美味到底是什么?有人喜欢吃臭豆腐,却无法接受西方的奶酪,有人则正好相反。对我而言,这两样东西实在没什么差别,一言以蔽之,臭而已。许多所谓的美食家,说这好吃,那好吃。问他们:好吃在哪?又说不出个所以然来。我指着一碗红油抄手问:江浙人多不吃辣,能觉得这玩意好吃?您觉得好吃得不得了的香菜,对我就是种折磨,您又如何能把您觉得好吃的东西介绍给“大家”?这位仁兄一时哑口。还有这么一回,请教另一位美食家同样的问题,他开始形容这道菜多滑润,口感多好。我说:多搁点油,保证滑润,您牙口好,能嚼得动橡皮,觉得一种菜肴口感好也是自然;我的牙口不好,连吃刀削面都嫌费劲,口感从何而来?需知道,口感在乎一心,哪有啥万世不易的标准。所以这些美食家,多半是拾人牙慧,并不知道啥是“美味”。

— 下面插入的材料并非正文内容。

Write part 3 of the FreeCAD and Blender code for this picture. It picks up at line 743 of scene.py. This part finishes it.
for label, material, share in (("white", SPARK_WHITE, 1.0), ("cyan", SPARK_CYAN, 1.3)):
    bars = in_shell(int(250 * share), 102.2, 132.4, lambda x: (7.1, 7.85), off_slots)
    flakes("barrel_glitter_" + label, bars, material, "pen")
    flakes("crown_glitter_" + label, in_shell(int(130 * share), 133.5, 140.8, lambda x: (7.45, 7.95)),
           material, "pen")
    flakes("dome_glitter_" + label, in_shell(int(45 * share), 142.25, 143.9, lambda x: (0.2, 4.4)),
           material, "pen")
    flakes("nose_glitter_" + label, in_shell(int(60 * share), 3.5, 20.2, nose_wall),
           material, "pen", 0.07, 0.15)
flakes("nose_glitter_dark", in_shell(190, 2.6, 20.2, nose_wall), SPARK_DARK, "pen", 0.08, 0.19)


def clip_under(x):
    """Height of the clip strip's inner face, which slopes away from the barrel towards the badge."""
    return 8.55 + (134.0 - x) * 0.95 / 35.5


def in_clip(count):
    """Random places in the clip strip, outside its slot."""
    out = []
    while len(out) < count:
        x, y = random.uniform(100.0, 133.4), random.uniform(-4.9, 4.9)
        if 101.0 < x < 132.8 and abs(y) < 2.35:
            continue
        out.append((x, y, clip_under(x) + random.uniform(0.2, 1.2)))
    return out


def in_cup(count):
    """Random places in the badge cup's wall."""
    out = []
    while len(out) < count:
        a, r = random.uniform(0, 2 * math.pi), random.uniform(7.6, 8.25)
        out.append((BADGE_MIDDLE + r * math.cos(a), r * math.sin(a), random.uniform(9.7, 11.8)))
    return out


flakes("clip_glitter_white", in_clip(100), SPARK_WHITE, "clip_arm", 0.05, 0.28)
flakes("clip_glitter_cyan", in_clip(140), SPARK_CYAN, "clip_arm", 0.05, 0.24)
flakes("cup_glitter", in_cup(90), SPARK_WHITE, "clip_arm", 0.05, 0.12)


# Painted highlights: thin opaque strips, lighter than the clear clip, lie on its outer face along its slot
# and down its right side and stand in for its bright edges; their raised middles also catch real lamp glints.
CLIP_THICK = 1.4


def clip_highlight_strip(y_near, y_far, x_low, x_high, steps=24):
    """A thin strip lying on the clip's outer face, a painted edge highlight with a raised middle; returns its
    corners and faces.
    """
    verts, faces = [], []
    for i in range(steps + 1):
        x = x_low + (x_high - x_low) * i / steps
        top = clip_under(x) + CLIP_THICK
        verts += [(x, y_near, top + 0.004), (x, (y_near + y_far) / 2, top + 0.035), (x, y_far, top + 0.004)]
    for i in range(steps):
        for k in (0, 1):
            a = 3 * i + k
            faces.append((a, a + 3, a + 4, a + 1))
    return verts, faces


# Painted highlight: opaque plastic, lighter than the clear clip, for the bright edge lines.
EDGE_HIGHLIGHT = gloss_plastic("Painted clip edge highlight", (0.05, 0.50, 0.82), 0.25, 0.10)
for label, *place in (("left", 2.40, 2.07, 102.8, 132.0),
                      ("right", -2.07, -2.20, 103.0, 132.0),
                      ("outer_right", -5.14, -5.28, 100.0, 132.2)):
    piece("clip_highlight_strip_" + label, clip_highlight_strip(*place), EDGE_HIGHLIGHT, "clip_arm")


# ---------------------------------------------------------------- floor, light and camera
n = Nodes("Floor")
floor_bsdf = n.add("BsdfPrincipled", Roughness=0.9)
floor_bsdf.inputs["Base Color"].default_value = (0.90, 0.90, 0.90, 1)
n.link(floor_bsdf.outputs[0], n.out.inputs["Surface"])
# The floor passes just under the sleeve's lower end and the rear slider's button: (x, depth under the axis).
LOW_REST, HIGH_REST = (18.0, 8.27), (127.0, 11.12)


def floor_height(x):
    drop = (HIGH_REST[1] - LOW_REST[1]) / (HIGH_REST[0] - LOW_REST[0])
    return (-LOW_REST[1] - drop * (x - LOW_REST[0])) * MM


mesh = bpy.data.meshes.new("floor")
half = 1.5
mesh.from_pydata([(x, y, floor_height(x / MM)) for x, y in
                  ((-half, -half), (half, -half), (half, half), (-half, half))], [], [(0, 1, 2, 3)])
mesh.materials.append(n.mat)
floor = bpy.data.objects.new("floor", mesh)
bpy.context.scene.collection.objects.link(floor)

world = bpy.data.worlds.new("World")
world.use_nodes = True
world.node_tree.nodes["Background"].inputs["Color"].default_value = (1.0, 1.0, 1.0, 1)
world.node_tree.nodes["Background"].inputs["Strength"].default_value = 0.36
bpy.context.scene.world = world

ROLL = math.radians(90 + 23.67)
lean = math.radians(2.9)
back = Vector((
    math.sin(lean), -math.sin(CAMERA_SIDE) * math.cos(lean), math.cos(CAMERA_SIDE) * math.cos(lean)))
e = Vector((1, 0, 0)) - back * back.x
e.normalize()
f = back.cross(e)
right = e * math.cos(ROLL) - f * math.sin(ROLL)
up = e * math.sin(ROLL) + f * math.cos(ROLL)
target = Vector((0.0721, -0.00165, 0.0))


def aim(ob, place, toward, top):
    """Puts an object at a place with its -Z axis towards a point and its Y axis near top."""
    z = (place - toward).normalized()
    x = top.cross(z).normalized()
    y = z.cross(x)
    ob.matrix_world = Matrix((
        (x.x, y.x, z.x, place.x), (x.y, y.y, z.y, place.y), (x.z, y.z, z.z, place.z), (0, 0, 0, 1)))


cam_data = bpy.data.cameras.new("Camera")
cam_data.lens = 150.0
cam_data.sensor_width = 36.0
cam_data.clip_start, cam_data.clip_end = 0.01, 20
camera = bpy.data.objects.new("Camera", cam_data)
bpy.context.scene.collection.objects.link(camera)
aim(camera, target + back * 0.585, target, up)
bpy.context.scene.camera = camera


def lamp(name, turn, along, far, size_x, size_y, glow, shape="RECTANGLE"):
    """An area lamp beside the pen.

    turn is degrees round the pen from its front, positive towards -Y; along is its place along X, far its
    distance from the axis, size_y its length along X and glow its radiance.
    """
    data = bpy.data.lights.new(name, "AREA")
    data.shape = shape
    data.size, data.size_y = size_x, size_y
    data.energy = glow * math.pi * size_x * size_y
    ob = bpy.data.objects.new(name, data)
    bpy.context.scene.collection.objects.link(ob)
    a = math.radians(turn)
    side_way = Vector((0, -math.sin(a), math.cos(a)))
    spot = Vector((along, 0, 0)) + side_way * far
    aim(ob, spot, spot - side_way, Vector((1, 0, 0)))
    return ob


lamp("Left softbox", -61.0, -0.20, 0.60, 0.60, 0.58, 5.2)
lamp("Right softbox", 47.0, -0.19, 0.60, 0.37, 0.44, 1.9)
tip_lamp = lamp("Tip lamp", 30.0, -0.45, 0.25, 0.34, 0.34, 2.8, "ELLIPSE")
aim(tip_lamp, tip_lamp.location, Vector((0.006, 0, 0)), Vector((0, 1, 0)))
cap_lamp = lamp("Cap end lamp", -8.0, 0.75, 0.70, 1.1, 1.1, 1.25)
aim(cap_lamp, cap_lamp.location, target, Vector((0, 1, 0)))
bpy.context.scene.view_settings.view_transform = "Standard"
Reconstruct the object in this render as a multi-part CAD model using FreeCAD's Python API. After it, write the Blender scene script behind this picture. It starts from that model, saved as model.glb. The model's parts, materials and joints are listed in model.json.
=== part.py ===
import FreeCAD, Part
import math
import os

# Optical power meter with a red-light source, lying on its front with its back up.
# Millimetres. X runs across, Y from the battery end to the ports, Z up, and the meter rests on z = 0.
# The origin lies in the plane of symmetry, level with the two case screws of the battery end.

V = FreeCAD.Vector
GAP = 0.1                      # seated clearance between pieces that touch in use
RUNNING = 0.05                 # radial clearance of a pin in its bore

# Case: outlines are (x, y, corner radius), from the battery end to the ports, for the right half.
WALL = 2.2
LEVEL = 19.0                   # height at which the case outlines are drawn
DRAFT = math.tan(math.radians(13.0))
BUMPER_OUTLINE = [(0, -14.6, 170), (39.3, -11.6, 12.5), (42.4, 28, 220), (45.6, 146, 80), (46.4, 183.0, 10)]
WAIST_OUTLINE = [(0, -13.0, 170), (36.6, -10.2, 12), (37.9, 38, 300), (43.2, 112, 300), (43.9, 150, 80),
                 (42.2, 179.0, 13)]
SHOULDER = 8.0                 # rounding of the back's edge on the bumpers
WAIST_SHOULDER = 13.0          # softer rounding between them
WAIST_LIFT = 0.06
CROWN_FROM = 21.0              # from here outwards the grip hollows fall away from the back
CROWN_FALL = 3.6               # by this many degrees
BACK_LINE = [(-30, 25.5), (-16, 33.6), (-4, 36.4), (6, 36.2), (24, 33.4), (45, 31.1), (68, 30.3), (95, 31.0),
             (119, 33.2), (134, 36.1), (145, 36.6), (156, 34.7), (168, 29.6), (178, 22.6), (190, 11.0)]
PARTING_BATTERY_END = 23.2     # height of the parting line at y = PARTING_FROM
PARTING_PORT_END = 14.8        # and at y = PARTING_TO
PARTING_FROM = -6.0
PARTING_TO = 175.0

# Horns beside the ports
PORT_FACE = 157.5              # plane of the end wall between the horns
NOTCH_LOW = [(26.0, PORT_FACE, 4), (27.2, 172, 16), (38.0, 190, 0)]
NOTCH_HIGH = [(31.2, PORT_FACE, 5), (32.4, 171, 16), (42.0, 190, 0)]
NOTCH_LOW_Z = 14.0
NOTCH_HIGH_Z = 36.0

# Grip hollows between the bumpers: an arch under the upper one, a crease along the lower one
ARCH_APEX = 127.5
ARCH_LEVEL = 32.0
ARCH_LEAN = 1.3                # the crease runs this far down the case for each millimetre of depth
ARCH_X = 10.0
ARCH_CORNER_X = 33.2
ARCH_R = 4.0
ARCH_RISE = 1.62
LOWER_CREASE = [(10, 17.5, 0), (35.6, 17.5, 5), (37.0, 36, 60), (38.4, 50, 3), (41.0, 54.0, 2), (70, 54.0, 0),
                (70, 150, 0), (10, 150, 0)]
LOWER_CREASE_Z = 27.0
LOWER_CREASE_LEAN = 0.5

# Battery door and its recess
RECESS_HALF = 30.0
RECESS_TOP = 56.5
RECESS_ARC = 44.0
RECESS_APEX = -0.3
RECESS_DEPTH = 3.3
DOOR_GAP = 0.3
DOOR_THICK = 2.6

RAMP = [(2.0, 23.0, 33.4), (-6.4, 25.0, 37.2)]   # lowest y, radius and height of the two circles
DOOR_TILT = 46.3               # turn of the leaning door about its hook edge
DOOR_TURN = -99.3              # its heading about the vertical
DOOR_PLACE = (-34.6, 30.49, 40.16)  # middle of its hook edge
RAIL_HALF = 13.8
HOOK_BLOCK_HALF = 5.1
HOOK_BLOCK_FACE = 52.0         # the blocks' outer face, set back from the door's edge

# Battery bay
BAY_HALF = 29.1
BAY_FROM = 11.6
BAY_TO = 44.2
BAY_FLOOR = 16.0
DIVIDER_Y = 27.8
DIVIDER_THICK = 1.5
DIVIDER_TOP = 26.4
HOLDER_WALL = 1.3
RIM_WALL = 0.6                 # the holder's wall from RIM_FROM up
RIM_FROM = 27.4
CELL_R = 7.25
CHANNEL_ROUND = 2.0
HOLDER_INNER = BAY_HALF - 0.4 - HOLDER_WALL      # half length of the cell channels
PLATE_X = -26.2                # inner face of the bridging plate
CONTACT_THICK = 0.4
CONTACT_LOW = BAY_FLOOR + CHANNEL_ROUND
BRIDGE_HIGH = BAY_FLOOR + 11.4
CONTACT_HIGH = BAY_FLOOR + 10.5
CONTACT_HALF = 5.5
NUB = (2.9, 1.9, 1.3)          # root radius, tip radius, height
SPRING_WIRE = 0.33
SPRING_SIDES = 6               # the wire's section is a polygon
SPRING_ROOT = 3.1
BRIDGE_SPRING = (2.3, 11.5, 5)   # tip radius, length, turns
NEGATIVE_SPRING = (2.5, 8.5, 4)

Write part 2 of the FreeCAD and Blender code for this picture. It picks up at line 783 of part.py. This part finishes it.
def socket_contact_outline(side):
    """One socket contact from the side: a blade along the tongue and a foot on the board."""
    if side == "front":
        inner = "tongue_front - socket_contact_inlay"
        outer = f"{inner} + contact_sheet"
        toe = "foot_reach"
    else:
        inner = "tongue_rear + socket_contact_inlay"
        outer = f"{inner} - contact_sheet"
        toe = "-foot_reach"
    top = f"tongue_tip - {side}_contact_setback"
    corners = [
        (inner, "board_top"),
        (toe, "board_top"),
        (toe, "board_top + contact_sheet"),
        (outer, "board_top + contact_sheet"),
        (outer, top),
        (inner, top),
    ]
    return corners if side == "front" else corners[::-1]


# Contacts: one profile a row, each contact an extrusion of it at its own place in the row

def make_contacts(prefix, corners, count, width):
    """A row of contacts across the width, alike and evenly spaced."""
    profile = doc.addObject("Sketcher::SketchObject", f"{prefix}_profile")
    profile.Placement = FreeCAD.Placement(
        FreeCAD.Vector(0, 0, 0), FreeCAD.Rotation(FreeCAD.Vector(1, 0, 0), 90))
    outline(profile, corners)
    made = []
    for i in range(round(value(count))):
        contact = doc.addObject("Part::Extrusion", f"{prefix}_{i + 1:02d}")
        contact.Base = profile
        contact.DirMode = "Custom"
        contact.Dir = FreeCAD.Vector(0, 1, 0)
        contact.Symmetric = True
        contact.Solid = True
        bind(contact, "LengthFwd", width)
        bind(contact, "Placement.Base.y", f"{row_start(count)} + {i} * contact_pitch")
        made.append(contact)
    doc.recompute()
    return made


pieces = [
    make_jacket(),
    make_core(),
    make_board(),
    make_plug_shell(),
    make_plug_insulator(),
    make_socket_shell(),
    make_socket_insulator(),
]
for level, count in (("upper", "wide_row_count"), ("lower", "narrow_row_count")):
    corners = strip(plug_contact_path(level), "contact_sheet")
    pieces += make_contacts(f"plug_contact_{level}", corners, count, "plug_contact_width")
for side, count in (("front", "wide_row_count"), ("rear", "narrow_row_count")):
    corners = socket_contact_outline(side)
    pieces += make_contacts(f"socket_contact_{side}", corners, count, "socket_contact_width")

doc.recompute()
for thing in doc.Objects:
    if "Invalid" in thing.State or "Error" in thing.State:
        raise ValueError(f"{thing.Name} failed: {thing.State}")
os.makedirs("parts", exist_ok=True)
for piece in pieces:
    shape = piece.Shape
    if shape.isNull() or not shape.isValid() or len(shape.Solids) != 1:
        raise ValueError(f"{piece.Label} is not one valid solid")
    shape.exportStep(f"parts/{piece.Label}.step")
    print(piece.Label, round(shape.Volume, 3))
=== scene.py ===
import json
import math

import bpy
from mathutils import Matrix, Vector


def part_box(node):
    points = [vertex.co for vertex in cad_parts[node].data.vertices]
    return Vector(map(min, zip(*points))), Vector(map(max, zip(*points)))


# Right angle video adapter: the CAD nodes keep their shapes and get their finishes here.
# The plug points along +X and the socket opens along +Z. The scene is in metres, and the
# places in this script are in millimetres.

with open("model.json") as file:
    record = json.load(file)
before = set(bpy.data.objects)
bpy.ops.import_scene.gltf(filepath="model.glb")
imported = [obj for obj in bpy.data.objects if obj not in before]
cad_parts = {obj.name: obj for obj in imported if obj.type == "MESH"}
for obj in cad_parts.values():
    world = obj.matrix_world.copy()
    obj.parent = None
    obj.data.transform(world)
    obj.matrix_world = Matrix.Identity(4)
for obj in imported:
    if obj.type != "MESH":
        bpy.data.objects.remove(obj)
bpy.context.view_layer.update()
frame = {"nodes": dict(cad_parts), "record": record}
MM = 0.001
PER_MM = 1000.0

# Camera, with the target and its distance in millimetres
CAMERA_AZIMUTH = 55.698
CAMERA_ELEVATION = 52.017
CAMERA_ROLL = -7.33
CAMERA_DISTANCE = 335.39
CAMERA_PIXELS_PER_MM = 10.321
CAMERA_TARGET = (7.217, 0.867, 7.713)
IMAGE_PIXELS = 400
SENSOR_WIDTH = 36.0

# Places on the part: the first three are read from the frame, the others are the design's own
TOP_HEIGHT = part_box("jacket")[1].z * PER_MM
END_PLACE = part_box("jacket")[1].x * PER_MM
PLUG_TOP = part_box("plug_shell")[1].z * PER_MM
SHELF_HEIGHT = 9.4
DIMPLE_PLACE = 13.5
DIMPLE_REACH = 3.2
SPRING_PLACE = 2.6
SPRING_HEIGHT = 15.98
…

美味的确很难定义,谁也没有把握说出什么道理来。
我的大儿子长年在欧洲念书,每年暑假回台北时,他爷爷总会特地做些饭菜,款待孙子,算是犒劳。但爷爷的手艺总是不合他的口味,不是觉得太油,就是过咸。有这么一回,儿子他忍不住问:“爷爷做的菜好吃吗?”这倒是一个我从来没有想过的问题。自小就习惯了父亲的饭菜,对我而言,当然都是美味。
据说,北方老家也都是这么吃的:弄点连筋带肉的牛肉,或是弄一点自家过年时腌制的咸肉,兑上一些新鲜肉,放在一口小土锅里,架上小煤球炉,炖上两三个小时以后,再加入滚刀切萝卜块,接着再炖,临起锅前,洒上一把大葱花,顿时香味扑鼻。弄一钵子白饭,舀上一碗汤,那享受,真有南面不易之慨。父亲老这么做,边吃还边说老家如何如何,乡愁就这么平息了。我接受这种饭菜,也接受这种饭菜中的乡愁,久而久之,只觉得这是生活中的一部分。
自己在德国念书,在爱尔兰过日子时,也常特意找到类似的食材,做出这种炖菜。十多年前,初次踏上“故乡”,感受全新,只有到馆子里,吃到“炖菜”,竟是自己长年熟悉的味道,更能体会父亲的乡愁。儿子一问,我便把爷爷的“乡愁”与“味道”说了一遍,儿子也若有所悟,以后吃爷爷的饭菜时,也认定那是一种美食,不免多吃两口。
花莲早期多为少数民族所居,人口不多,清中叶以后,闽粤人士率先移入,后来又移入许多大陆来的荣民倡,族群融合算是相当彻底,也都能互相扶持,建立家园。但是语言上就南腔北调,各说各话,饮食文化也丰富多元。
三十多年前,初到花莲,住在海边的旅舍中,边上就有许多小面馆,尤其一家以“鲁豫”为名的小馆更吸引人。想想,能把山东、河南两地的食物放在一起,一定有些老味道。进入店中一瞧,果然卖的是面、饭、水饺。老板亲手杆面、切面,加上不同的“卤子”,惠而不费。以后每到花莲,便要到这家店来。少年子弟江湖老,三十年间精壮的中年也垂垂老矣,第二代接手以后,味道没有太大改变,可是里头似乎少了些乡愁,揉面的人心中还能有老家的麦田和大槐树?想着想着,也就没了趣味,以后再到花莲,车从店门前走过,竟懒得停下来。真要说起来,那家店的味道并没有改变,改变的是我的想法,跟着就连味觉也变了。
味道如此捉摸,也找不出一个公式,所以有人要我推荐美食时,我总要三思,再告诉他一句英国的老话:“一个人的美食,可能是另一个人的毒药。”